Basically you're saying that it should be okay for Landlords to make minor mistakes with their paperwork (who defines what is minor?) and there should be no repercussions.

If you get your paperwork right there is nothing to worry about.

If you're not confident about getting it right, give it to an agent (if they get it wrong there should be some compensation) or stop being a Landlord.

Ian Narbeth

12:17 PM, 18th May 2023, About 10 months ago

Reply to the comment left by Barbaracus at 18/05/2023 - 12:06If you can be perfect then you have nothing to worry about!
However, if you make a minor mistake (e.g. one that has no relationship to the other party's default) then are you prepared to accept the consequences? Suppose you lost a day's pay for turning up to work a minute late or had your claim for wrongful dismissal thrown out because you said your employment started on the 2nd June 2005 when in fact it was the 3rd? To quote you: "If you get your paperwork right there is nothing to worry about."
Suppose a builder does shoddy work. Should he have the claim thrown out because a stage payment was made a day late?
Most people have a concept of fairness and proportionality. You want to hold landlords and agents to an extreme standard which certainly does not apply to tenants nor to most other areas of life.

If you want repercussions then the tenant can counter-sue if the landlord's mistake caused him any loss.

JamesB

22:46 PM, 18th May 2023, About 10 months ago

Reply to the comment left by Barbaracus at 18/05/2023 - 11:12I actually disagree with you.
The courts are a bit rubbish.
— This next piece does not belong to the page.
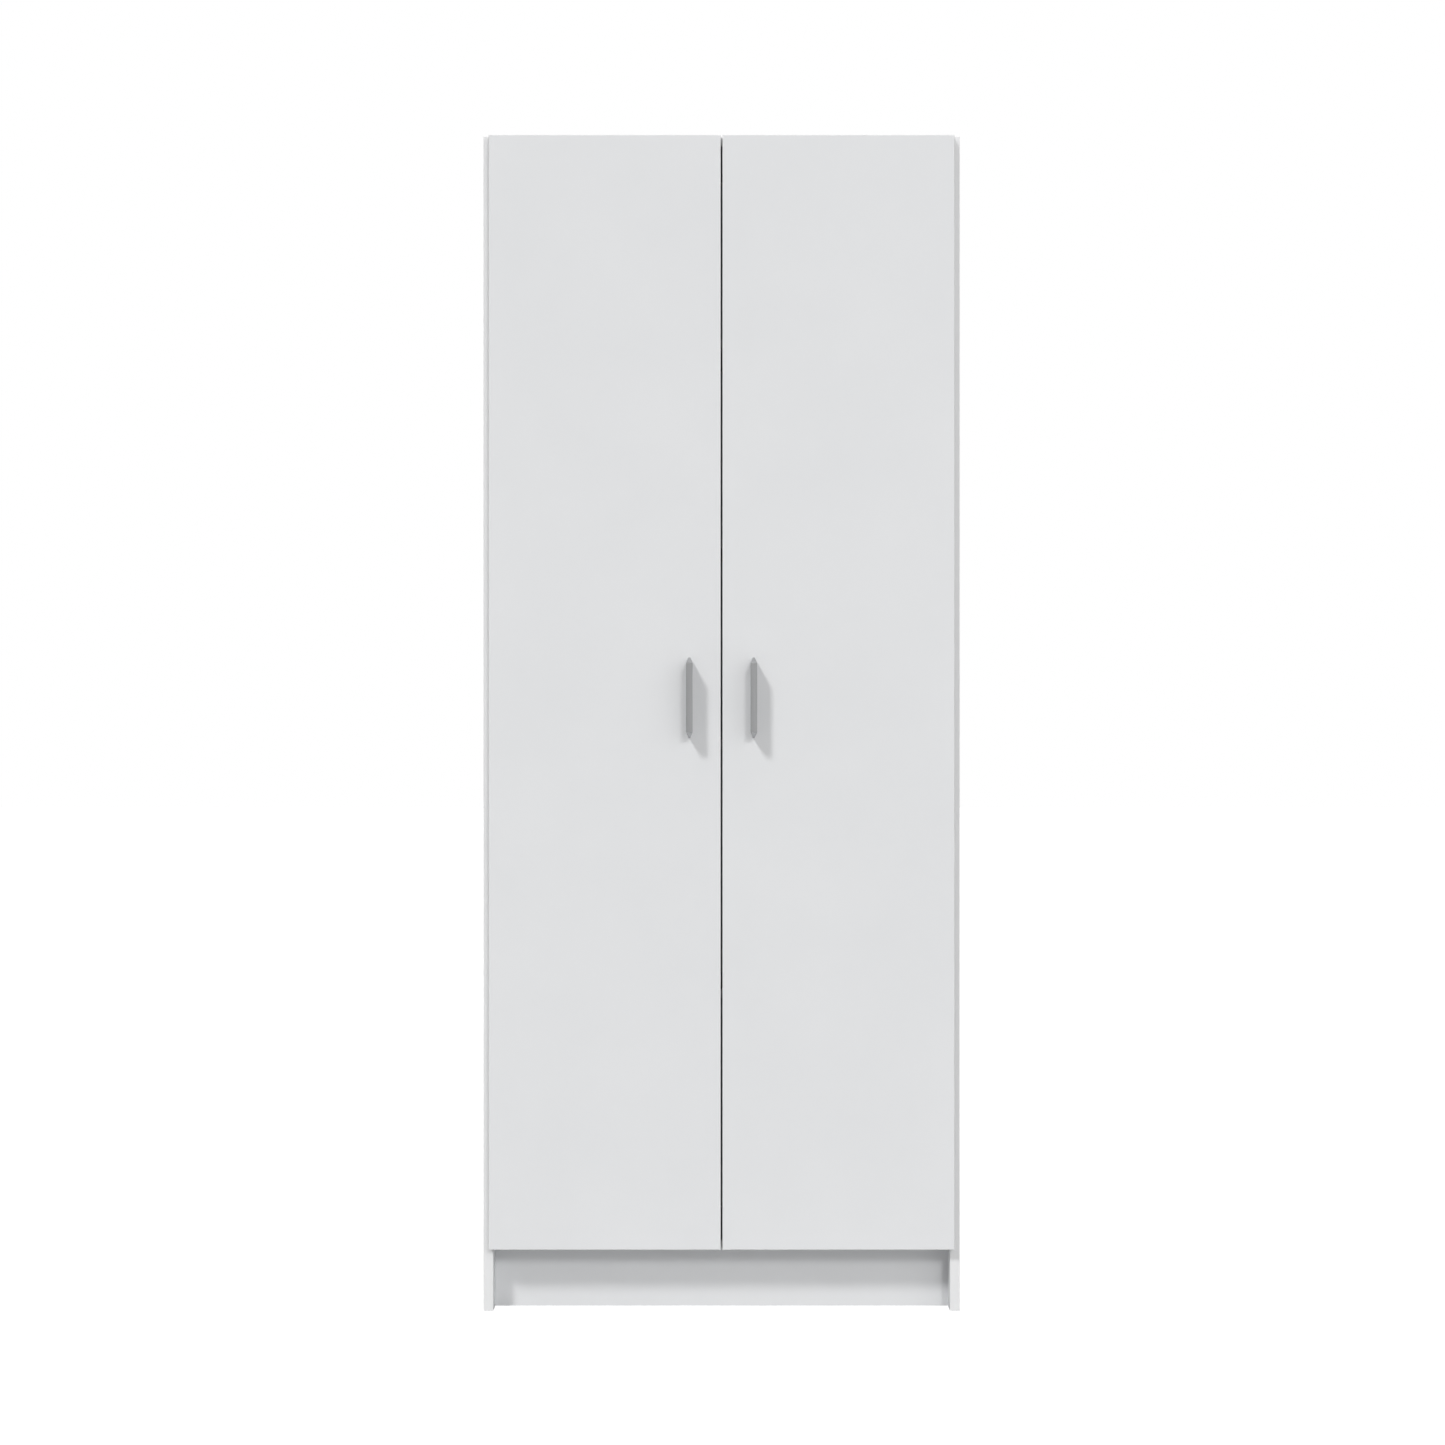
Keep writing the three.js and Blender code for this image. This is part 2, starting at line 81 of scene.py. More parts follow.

I nearly lost a s21 claim at hearing because the tenant's solicitor and the judge did not know the law. How is that even possible? The opposing solicitor was very arrogant and the judge was patronising. If I hadn't held my nerve and eventually got the judge to look something up I would have been back to the beginning after over a year of waiting to get back a house from a non paying house trasher. So, I won, as I always do, but also lost because the whole experience told me that it is well and truly time to stop being a landlord after 27 years and hundreds of tenancies.
My compensation for the court system's errors and this particular experience? Not even an apology. However, if I dotted an "i" wrong I should be massively penalised? Nah, mate, not happening.

Caroline Hall

11:35 AM, 19th May 2023, About 10 months ago

Wrong clause number in prescribed info? Mystified as to what you mean I thought prescribed info was 1) EPC, 2) Gas certificate 3) Electrical certificate and 4) The Booklet on Right to Rent or whatever its called

Yvonne Francis

11:41 AM, 19th May 2023, About 10 months ago

Hi Ian, I must take you to book for your comment 'student Landlords in particular will find the tenants will not pay for the summer'. Is this not the least of students Landlords problems?
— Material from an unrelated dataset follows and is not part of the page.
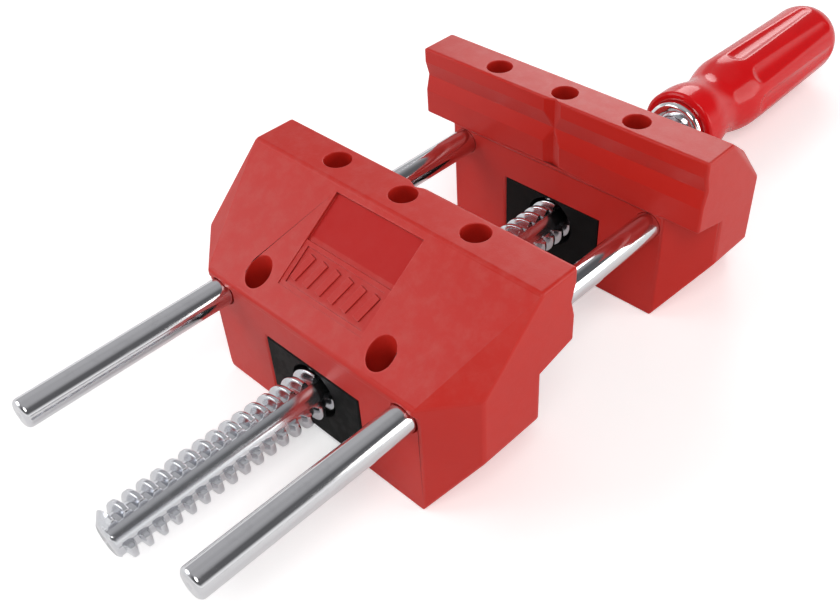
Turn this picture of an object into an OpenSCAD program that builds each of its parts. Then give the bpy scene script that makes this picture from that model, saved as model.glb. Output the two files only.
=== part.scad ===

I would not mind nine or even less months contract if it was fixed. One could simply charge accordingly, so students would know when to look and when to leave. This bill is the death rattle for student accommodation in the PRS. But I'm sure you know all the arguments on this.
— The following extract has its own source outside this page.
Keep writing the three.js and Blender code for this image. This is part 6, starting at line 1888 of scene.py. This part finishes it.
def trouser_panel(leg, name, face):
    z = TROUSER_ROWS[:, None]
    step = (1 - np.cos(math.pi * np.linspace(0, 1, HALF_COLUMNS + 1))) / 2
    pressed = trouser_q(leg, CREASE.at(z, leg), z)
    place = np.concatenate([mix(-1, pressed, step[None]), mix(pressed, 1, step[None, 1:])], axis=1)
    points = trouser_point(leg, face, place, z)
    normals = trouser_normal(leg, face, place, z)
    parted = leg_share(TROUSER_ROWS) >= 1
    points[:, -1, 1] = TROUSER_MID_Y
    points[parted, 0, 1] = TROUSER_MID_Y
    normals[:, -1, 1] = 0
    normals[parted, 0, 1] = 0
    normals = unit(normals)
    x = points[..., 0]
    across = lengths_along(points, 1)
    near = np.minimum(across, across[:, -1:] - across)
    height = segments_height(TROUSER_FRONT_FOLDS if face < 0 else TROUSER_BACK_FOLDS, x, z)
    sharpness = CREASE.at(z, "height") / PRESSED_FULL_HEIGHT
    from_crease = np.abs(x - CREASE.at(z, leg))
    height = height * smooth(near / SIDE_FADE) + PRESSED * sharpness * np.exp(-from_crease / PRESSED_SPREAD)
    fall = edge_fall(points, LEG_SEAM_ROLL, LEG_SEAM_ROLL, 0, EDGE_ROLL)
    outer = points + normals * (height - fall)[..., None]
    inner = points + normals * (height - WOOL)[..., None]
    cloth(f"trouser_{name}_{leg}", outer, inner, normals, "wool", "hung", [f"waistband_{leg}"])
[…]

The only solution I've found so far is to consider putting my houses with a University agent. I have spoken to the manager of Brookes University who claim the student houses they have will be excempt from this bill and considered University Accommodation. Landlords lease their houses to them. That I guess is one of the differences? I would get less money but may sleep better at night!

Beaver

11:59 AM, 19th May 2023, About 10 months ago

Reply to the comment left by Barbaracus at 18/05/2023 - 12:06
Unless reciprocity exists in the system (i.e. the system is fair to both landlord and tenant) that is exactly what people are going to do; stop being landlords. If the risks are so high that a minor error could result in you not getting your property back for a year this will dissuade small landlords from renting out their properties and encourage them to exit the market. It will mean that for many small landlords who could potentially let out their properties for a short period they will just not be prepared to take the risk. And that will exacerbate the problems of supply of accommodation that the market is presently experiencing.

Ian Narbeth

12:00 PM, 19th May 2023, About 10 months ago

Reply to the comment left by Caroline Hall at 19/05/2023 - 11:35Caroline
The Prescribed Information Form (PIF) has to include certain information. From the DPS's template this includes: Circumstances when all or any part of the deposit may be retained by the Landlord: Refer to the following Clause(s) [please insert relevant clause reference below] of the Tenancy Agreement.
If you get the clause number wrong, perhaps because the tenancy changes and the landlord or agent forgets to update the PIF then the PIF is defective. It is bad enough that a trivial mistake like that may scupper a s21 claim. It will be monstrous if a tenant, owing thousands of pounds of arrears, can "send the landlord back to Go" by raising this technicality but that is what the Bill allows.

Seething Landlord

12:01 PM, 19th May 2023, About 10 months ago

Reply to the comment left by Caroline Hall at 19/05/2023 - 11:35
The prescribed information in this context is the information that must be provided in relation to the tenancy deposit and its protection.